The request: Write out each line beneath this one exactly as it reads.

------------

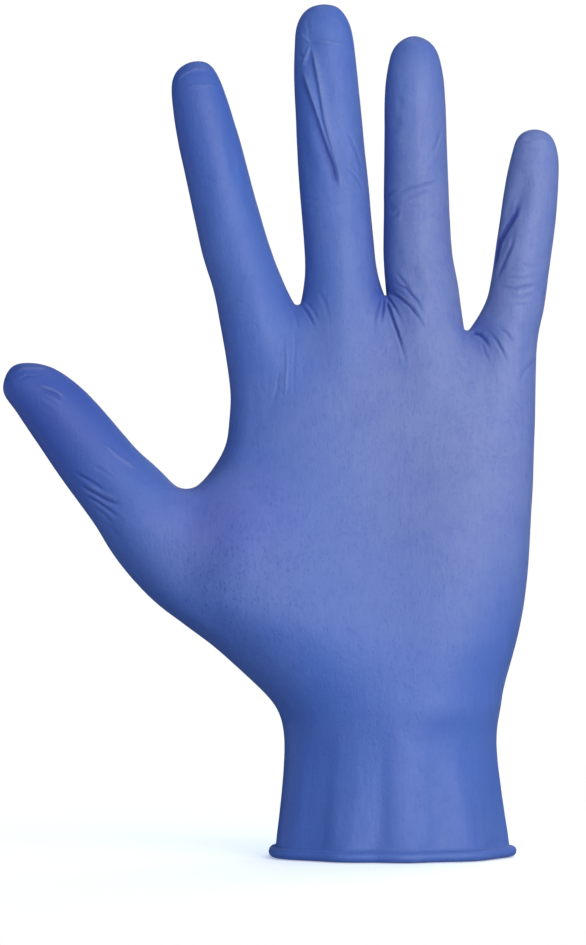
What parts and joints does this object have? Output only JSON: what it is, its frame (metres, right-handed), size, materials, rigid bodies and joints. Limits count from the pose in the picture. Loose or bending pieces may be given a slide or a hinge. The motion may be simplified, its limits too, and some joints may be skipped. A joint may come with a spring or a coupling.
{
  "type": "exam glove",
  "caption": "Disposable blue nitrile exam glove in the form it takes on a spread left hand, hollow, with a rolled bead at the open cuff.",
  "frame": {"origin": "middle of the cuff's mouth, level with the bottom of its bead", "axes": "+Z from the cuff to the fingertips, palm towards -Y, thumb towards -X"},
  "size_m": [0.156, 0.055, 0.24],
  "materials": {
    "nitrile": "satin"
  },
  "bodies": {
    "root": {"glove": "nitrile"}
  },
  "joints": []
}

------------

Reply:
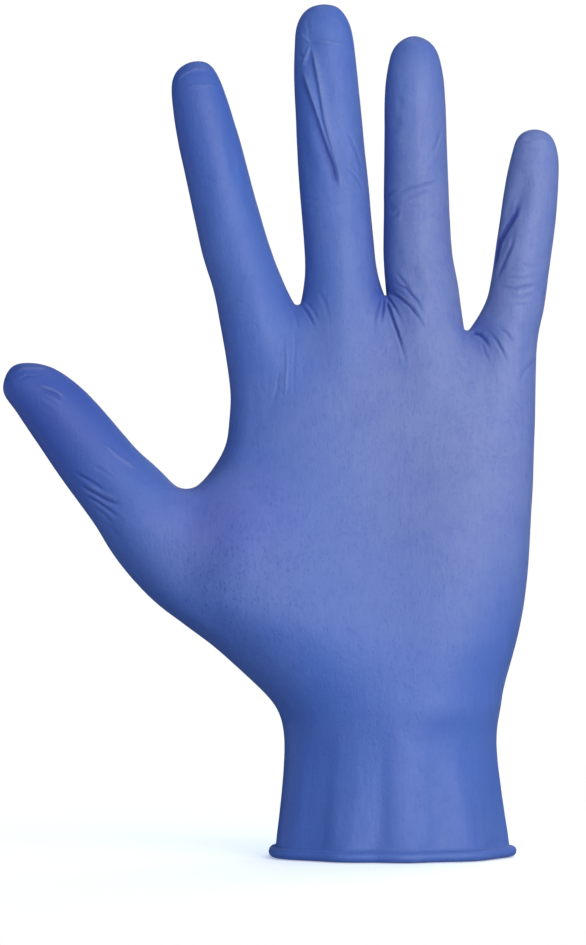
What parts and joints does this object have? Output only JSON: what it is, its frame (metres, right-handed), size, materials, rigid bodies and joints. Limits count from the pose in the picture. Loose or bending pieces may be given a slide or a hinge. The motion may be simplified, its limits too, and some joints may be skipped. A joint may come with a spring or a coupling.
{
  "type": "exam glove",
  "caption": "Disposable blue nitrile exam glove in the form it takes on a spread left hand, hollow, with a rolled bead at the open cuff.",
  "frame": {"origin": "middle of the cuff's mouth, level with the bottom of its bead", "axes": "+Z from the cuff to the fingertips, palm towards -Y, thumb towards -X"},
  "size_m": [0.156, 0.055, 0.24],
  "materials": {
    "nitrile": "satin"
  },
  "bodies": {
    "root": {"glove": "nitrile"}
  },
  "joints": []
}